Project Canterbury

Discerning the Lord's Body
The Rationale of a Catholic Democracy

By Frederic Hastings Smyth, Ph.D.
Superior of the Society of the Catholic Commonwealth

Louisville, Kentucky: The Cloister Press, 1946.


Appendix I. Christian Over-Pessimism versus Humanist Over-Optimism

It needs to be said, however, that even merely human efforts, if they be rational and carried through with determination, can accomplish much more for the improvement of human life than a good many people seem to imagine. It is a curious paradox of today that many so-called Christians tend to be pessimistic in this regard. They (e.g. Reinhold Niebuhr, Karl Barth and other Neo-orthodox) hold too low an opinion of man's natural rational powers for improving his present and his future in this world; for, even though man in his own unaided right cannot reach those roots of his difficulties which stem from the past, he can make substantial, if partial, contributions to the restoration of order to God's world. These Christian pessimists give too much weight to the burden of Original Sin as this operates in the natural order. But this is very understandable. Since many nominal Christians today are thoroughly steeped in prejudice against deep social change or revolution of any kind whatever, an over-emphasis upon the effect of Original Sin as this operates in the time dimension provides an excellent excuse for human inaction--and indeed, for unashamed reaction.

On the other hand, Dialectical Materialists (Communists), who dogmatically deny the existence of any power transcending our time and space, entertain an almost apocalyptic optimism concerning the possibility of the perfection of human life, without any reference to the inherited burden of past disorders. Such Materialists therefore are making the opposite mistake of denying Original Sin and its effects altogether. This mistake does doom those who persist in it to eventual disappointment and to the danger of despairing disillusion. However, Communists at least work for a better world at this moment of history, one more in accord with the will of God than is our present capitalist one. And they are not afraid of secular revolution. Therefore, in so far as they succeed in moving human life in the direction of a greater justice and a greater realization of a non-competitive, brotherly economic community, they move in the direction of God's further purpose.
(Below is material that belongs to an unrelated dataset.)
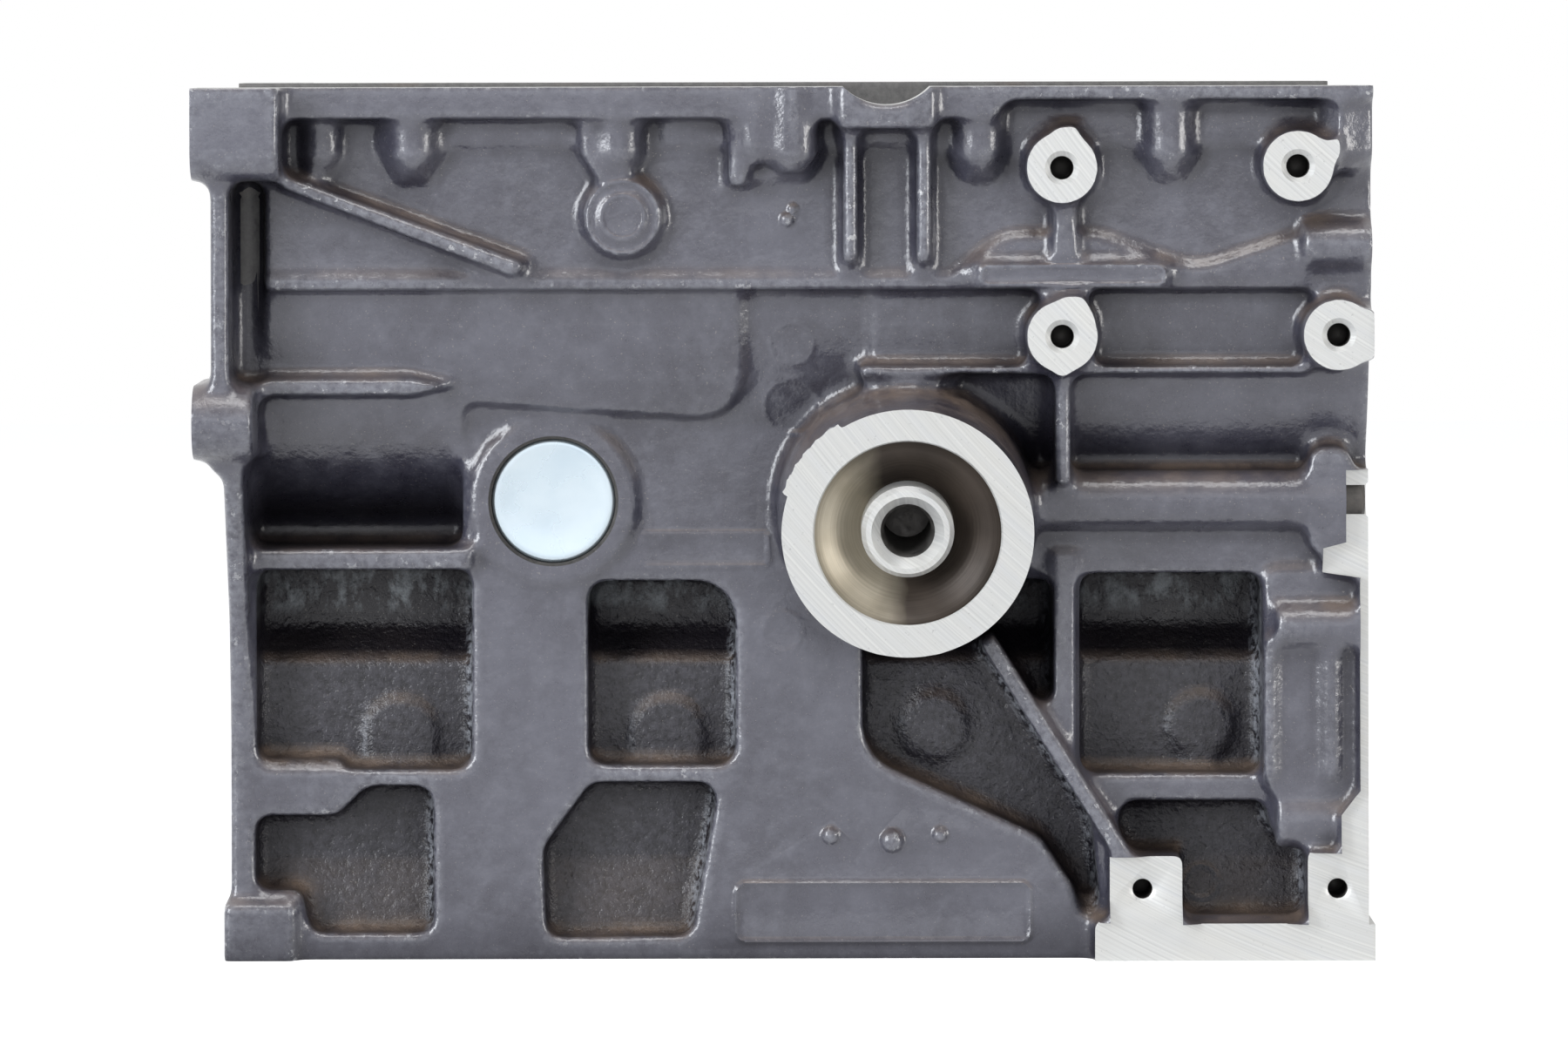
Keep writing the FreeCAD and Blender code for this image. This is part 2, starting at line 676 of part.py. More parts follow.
def cylinder_bores():
    """Four bores from the deck into the bays."""
    return [rod(f"cylinder_bore_{i}", bore, (pitch * k, 0, -1), "z", bore_length + 2)
            for i, k in enumerate(CYLINDERS, start=1)]


def water_jacket():
    """The space round the barrels, closed by the deck and cored in from the far side plugs."""
    low, high = S["jacket_low"], S["jacket_high"]
    inner = bore + S["barrel_wall"] * 2
    outer = jacket_radius * 2
    shells = [rod(f"jacket_outer_{i}", outer, (pitch * k, 0, low), "z", high - low)
              for i, k in enumerate(CYLINDERS, start=1)]
    barrels = [rod(f"jacket_barrel_{i}", inner, (pitch * k, 0, low - 1), "z", high - low + 2)
               for i, k in enumerate(CYLINDERS, start=1)]
    ends = box("jacket_ends", (pitch * -2 + 6, pitch * 2 - 6), (-outer / 2, outer / 2), (low, high))
    space = common("jacket_space", [fuse("jacket_shells", shells), ends])
    return [cut("water_jacket", space, barrels)]


def deck_holes():
    """Head bolt holes in five pairs, coolant holes into the jacket and oil returns."""
    y = jacket - S["head_bolt_in"]
    made = []
    for i, k in enumerate(BULKHEADS, start=1):
        for side, sign in (("front", -1), ("far", 1)):
            made.append(rod(f"head_hole_{i}_{side}", S["head_hole"], (pitch * k, y * sign, -1), "z", 71))
    ring = jacket_radius - S["jacket_gap"] / 2
    for i, k in enumerate(CYLINDERS, start=1):
        for side, sign in (("front", -1), ("far", 1)):
            made.append(rod(f"coolant_{i}_{side}", 6, (pitch * k, ring * sign, -1), "z", S["jacket_low"] + 3))
    return made


def main_bearing_bore():
    """The line bore through all five bulkheads; the caps are bored with it."""
    return [rod("main_bearing_bore", main_bore, (rear_face - 1, 0, crank), "x", timing_face - rear_face + 2)]


def cap_screw_holes():
    """Threaded holes for the main cap bolts, at their thread's outside diameter."""
    made = []
    for i, k in enumerate(BULKHEADS, start=1):
        for side, sign in (("front", -1), ("far", 1)):
            base = (pitch * k, cap_bolt_y * sign, crank - S["cap_bolt_depth"] - 3)
            made.append(rod(f"cap_hole_{i}_{side}", S["cap_bolt"], base, "z", S["cap_bolt_depth"] + 4))
    return made


def threaded_holes():
    """Blind threaded holes, drilled at the size of the thread's crest circle."""
    made = []
    for name, (x, rise) in ACCESSORY_BOSSES.items():
        made.append(rod(f"{name}_hole", S["accessory_hole"], (x, -(boss_face + 1), crank + rise), "y", 18))
    for name, (x, z) in LOW_BOSSES.items():
        made.append(rod(f"{name}_hole", S["accessory_hole"] - 1, (x, -(pad + 1), z), "y", 21))
    for i, x in enumerate(PAN_BOLTS_FRONT, start=1):
        made.append(rod(f"pan_hole_front_{i}", S["pan_hole"], (x, pan_bolt_front, pan - 16), "z", 17))
    for i, x in enumerate(PAN_BOLTS_FAR, start=1):
        made.append(rod(f"pan_hole_far_{i}", S["pan_hole"], (x, pan_bolt_far, pan - 16), "z", 17))
    for i, (x, z) in enumerate(FAR_BOSSES, start=1):
        made.append(rod(f"far_hole_{i}", S["accessory_hole"], (x, far_boss_face - 22, z), "y", 23))
    return made


BELL_BOLTS = ((-(skirt + 12), pan - 14), (skirt + 9, pan - 14),
              (-(skirt + 10), crank - 42), (skirt + 9, crank - 42))
COVER_BOLTS = ((-(skirt - 7.5), pan - 27), (skirt - 7.5, pan - 27),
               (-(case_radius - 38), crank - 58), (case_radius - 38, crank - 58),
               (-52, 96), (52, 96), (-32, 24), (32, 24))


def cover_bosses():
    """Round bosses inside the skirt walls that give the two highest cover screws their metal."""
    return [rod(f"cover_boss_{i}", 14, (timing_face - 16, y, z), "x", 16)
            for i, (y, z) in enumerate(COVER_BOLTS[:2], start=1)]


def end_holes():
    """Gearbox bolt holes in the lugs, and cover screw holes in the timing end."""
    made = []
    for i, (y, z) in enumerate(BELL_BOLTS, start=1):
        made.append(rod(f"bell_hole_{i}", S["bell_hole"], (rear_face - 1, y, z), "x", 16))
    for i, (y, z) in enumerate(COVER_BOLTS, start=1):
        made.append(rod(f"cover_hole_{i}", S["cover_hole"], (timing_face - 12, y, z), "x", 13))
    return made


def timing_facing():
    """The cut that faces the timing end above the foot of the bracket pad."""
    reach = lug_face + 5
    return [box("timing_facing", (timing_face, timing_face + 5), (-reach, reach), (11, pan + 5))]


def plug_bores():
    """Bores that the core plugs and the gallery plug are pressed into."""
    made = [rod("plug_bore_front", S["core_plug"], (front_plug_x, -(band + 4), front_plug_z), "y", 30)]
    for i, k in enumerate(CYLINDERS[1:], start=1):
        made.append(rod(f"plug_bore_far_{i}", jacket_plug, (pitch * k, jacket - 12, jacket_plug_z), "y", 20))
    made.append(rod("plug_bore_rear", S["core_plug"], (rear_wall - 1, 0, REAR_PLUG_Z), "x", 9))
    made.append(rod("gallery_bore", S["gallery"], (44, gallery_y, gallery_z), "x", timing_face - 43))
    return made


REAR_PLUG_Z = 60


def pipe_half_bore():
    """The half bore in the pan rail face."""
    return [rod("pipe_half_bore", 37, (26.2, -(rail + 11), pan + 13), "y", 32)]


def seal_seat():
    """The round seat in the gearbox flange for the crank seal carrier."""
    return [rod("seal_seat", 116, (rear_face - 1, 0, crank), "x", rear_wall - rear_face + 1)]


def cylinder_block():
    """The casting: walls, ribs and bosses joined, bays opened, saddles and lugs added, then machined."""
    outside = core() + case_skins() + pan_rail() + rail_step() + band_slab() + jacket_buttons() + wall_ribs()
    outside += half_rounds() + accessory_bosses() + bracket_pad() + pan_bosses() + pipe_saddle() + disc_boss()
    outside += plug_boss() + gearbox_flange() + filter_flange() + far_side()
    body = fuse("casting_outside", outside)
    opened = cut("casting_opened", body, crankcase_cavities() + flange_groove())
    joined = fuse("casting_raw", [opened] + saddles() + cover_bosses() + lugs())
    machining = cylinder_bores() + water_jacket() + deck_holes() + main_bearing_bore() + cap_screw_holes()
    machining += threaded_holes() + end_holes() + plug_bores() + pipe_half_bore() + seal_seat()
    machining += filter_cuts() + timing_facing()
    finished = cut("cylinder_block", joined, machining)
    finished.Refine = True
    return finished


# ---- main caps and bolts -------------------------------------------------------------------------

def main_cap(index, k):
    """An arched cap over one main bearing, drilled for its two bolts."""
    seat = crank + S["cap_seat"]
    crown = crank + main_bore / 2 + S["cap_crown"]
    shoulder = cap_half - S["cap_bolt"] - 14
    half = [(cap_half, crank), (cap_half, seat), (shoulder, seat), (shoulder - 8, crown, 8)]
    corners = [(-u, v, *corner) for u, v, *corner in half] + half[::-1]
    left = rear_wall if k == -2 else pitch * k - S["saddle"] / 2
    right = timing_face if k == 2 else pitch * k + S["saddle"] / 2
    solid = section(f"cap_blank_{index}", corners, left, right)
    drills = [rod(f"cap_bearing_{index}", main_bore, (left - 1, 0, crank), "x", right - left + 2)]
    for side, sign in (("front", -1), ("far", 1)):
        base = (pitch * k, cap_bolt_y * sign, crank - 1)
        drills.append(rod(f"cap_drill_{index}_{side}", S["cap_bolt"] + 1, base, "z", S["cap_seat"] + 2))
    return cut(f"main_cap_{index}", solid, drills)


def body_sketch(body, name, role):
    """An empty sketch on one of the body's own origin planes."""
    plane = [f for f in body.Origin.OriginFeatures if f.Role == role][0]
    sketch = body.newObject("Sketcher::SketchObject", name)
    sketch.AttachmentSupport = [(plane, "")]
    sketch.MapMode = "FlatFace"
    return sketch


def revolved(name, corners):
    """A body turned about its own Z axis from a (radius, height) outline."""
    body = doc.addObject("PartDesign::Body", name)
    sketch = body_sketch(body, name + "_profile", "XZ_Plane")
    outline(sketch, corners)
    turned = body.newObject("PartDesign::Revolution", name + "_turned")
    turned.Profile = sketch
    turned.ReferenceAxis = (sketch, ["V_Axis"])
    turned.Angle = 360
    body.Tip = turned
    return body


def cap_bolt(name, k, sign):
    """A flanged hexagon bolt: turned blank with its head's six flats, standing head up on the cap."""
    shank = S["cap_bolt"] / 2 - S["fit_gap"]
    depth = S["cap_seat"] + S["cap_bolt_depth"]
    flange = S["cap_bolt"]
    corners = [(0, -depth), (shank, -depth), (shank, 0), (flange, 0), (flange, 2.2), (0, 2.2)]
    body = revolved(name, corners)
    flats = body_sketch(body, name + "_flats", "XY_Plane")
    corner = S["cap_bolt"] * 0.8 / math.cos(math.pi / 6)
    turns = [math.radians(angle) for angle in range(0, 360, 60)]
    hexagon = [(corner * math.cos(turn), corner * math.sin(turn)) for turn in turns]
    outline(flats, hexagon)
    head = body.newObject("PartDesign::Pad", name + "_head")
    head.Profile = flats
    bind(head, Length=9)
    body.Tip = head
    place(body, (pitch * k, cap_bolt_y * sign, crank + S["cap_seat"]), PLAN)
    return body


# ---- plugs ---------------------------------------------------------------------------------------

def cup_plug(name, diameter, base, turn):
    """A pressed steel cup plug: its crown faces out and its skirt grips the bore."""
    radius = diameter / 2 - S["fit_gap"]
    corners = [(0, -1.6), (radius - 1.6, -1.6), (radius - 1.6, -7), (radius, -7), (radius, -1.5),
               (radius - 1.5, 0), (0, 0)]
    body = revolved(name, corners)
    place(body, base, turn)
    return body


def plugs():
    """Core plugs with their crowns 1.5 mm below the boss faces, and the gallery's screw plug."""
    out_front = FreeCAD.Rotation(FreeCAD.Vector(1, 0, 0), 90)
    out_far = FreeCAD.Rotation(FreeCAD.Vector(1, 0, 0), -90)
    out_rear = FreeCAD.Rotation(FreeCAD.Vector(0, 1, 0), -90)
    out_timing = FreeCAD.Rotation(FreeCAD.Vector(0, 1, 0), 90)
    made = [cup_plug("core_plug_front", S["core_plug"], (front_plug_x, -(band + 1), front_plug_z), out_front)]
    for i, k in enumerate(CYLINDERS[1:], start=1):
        seat = (pitch * k, jacket + 1, jacket_plug_z)
        made.append(cup_plug(f"core_plug_far_{i}", jacket_plug, seat, out_far))
    made.append(cup_plug("core_plug_rear", S["core_plug"], (rear_wall + 1, 0, REAR_PLUG_Z), out_rear))
    radius = S["gallery"] / 2 - S["fit_gap"]
    corners = [(0, -9), (radius, -9), (radius, -1), (radius - 1, 0), (3, 0), (3, -4), (0, -4)]
    plug = revolved("gallery_plug", corners)
    place(plug, (timing_face - 1, gallery_y, gallery_z), out_timing)
    return made + [plug]


# ---- the document --------------------------------------------------------------------------------

def build():
    """Makes every sub-part; each one's Label is the name of its file."""
    nodes = [cylinder_block()]
    for index, k in enumerate(BULKHEADS, start=1):
        nodes.append(main_cap(index, k))
        for side, sign in (("front", -1), ("far", 1)):
            nodes.append(cap_bolt(f"main_cap_bolt_{index}_{side}", k, sign))
    nodes += plugs()
    doc.recompute()
    return nodes


def check(nodes):
    """Stops on any failed object, and on a sub-part that is empty, invalid or more than one solid."""
    for thing in doc.Objects:
        if "Invalid" in thing.State or "Error" in thing.State:
            raise RuntimeError(f"{thing.Name}: {thing.State}")
    for node in nodes:
        shape = node.Shape
        if shape.isNull() or not shape.isValid() or len(shape.Solids) != 1:
            raise RuntimeError(f"{node.Label}: null, invalid or {len(shape.Solids)} solids")


def write(nodes):
    os.makedirs("parts", exist_ok=True)
    for node in nodes:
        node.Shape.exportStep(f"parts/{node.Label}.step")


parts = build()
check(parts)
write(parts)
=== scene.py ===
import math

import bmesh
import bpy
import numpy as np
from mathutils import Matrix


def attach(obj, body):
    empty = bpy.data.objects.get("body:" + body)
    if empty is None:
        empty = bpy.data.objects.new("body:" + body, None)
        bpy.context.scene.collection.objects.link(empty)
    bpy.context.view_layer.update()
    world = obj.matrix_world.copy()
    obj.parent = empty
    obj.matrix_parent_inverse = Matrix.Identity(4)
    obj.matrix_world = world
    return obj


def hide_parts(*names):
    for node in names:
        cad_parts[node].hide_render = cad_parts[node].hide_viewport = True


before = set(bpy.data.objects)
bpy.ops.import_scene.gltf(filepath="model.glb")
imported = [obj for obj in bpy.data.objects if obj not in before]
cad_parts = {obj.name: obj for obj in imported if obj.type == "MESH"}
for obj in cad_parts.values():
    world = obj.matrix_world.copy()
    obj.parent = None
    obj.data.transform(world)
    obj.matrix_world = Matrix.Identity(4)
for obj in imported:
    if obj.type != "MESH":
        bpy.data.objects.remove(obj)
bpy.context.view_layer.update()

import openvdb
from mathutils import Vector

# Looks of an inline-four cylinder block that stands on its deck, filter side towards the camera.
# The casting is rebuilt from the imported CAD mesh: its drilled and milled features are filled, the rest is
# rounded as a sand casting is, and the same features are then cut again with crisp edges.
# Shapes are in millimetres, in the CAD frame, and MM turns them into metres. Materials, floor, lamps and
# camera are in metres.

MM = 0.001


# ---- sizes that the CAD fixes --------------------------------------------------------------------

X, Y, Z = Vector((1, 0, 0)), Vector((0, 1, 0)), Vector((0, 0, 1))

# along the crank, and heights over the deck
CYLINDERS = (-123, -41, 41, 123)
BULKHEADS = (-164, -82, 0, 82, 164)
CRANK = 208
PAN = 267

# faces across the crank: gearbox end, seal seat, the wall behind it, timing end and its foot
REAR_FACE = -183
FLANGE_FACE = -177.6
REAR_WALL = -174.5
TIMING = 173
TIMING_FOOT = TIMING + 2
FOOT_SIDE, FOOT_TOP = -39, 11

# faces of the filter side (negative) and of the far side
BOSS_FACE = -105
PAD_FACE = -80
PAD_ROOT = -60
FRONT_PLUG_FACE = -75
FAR_BOSS_FACE = 96
FAR_PLUG_FACE = 61

BORE_R = 38.25
MAIN_R = 29.5
SEAL_R = 58
CASE_R = 80
CASE_WALL_INSIDE = 73
CASE_FLOOR = 134
SIDE_SLOT = (-155, -66)
WATER_JACKET = ((-159, 159), (-52, 52), (8, 89))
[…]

Hence, their over-optimism is, at this point, infinitely preferable to the deadening and paralyzing effects of exaggerated Christian pessimism. And to the solution of that ultimate and time-transcending part of the problem which Communists now ignore, we may hope [198/199] that guidance may be given by genuine Christians when the present preliminary work accomplished by the Communists shall become ready for a divine consummation. In that future we may well believe that all men, including the inheritors of the materialist tradition themselves, will welcome the transcendent validation of their human efforts within the ultimate redeeming action of the Incarnation of the Son of God. But if radical Christian pessimists reject all possibility of any contributory human work, for such there seems no hope at all.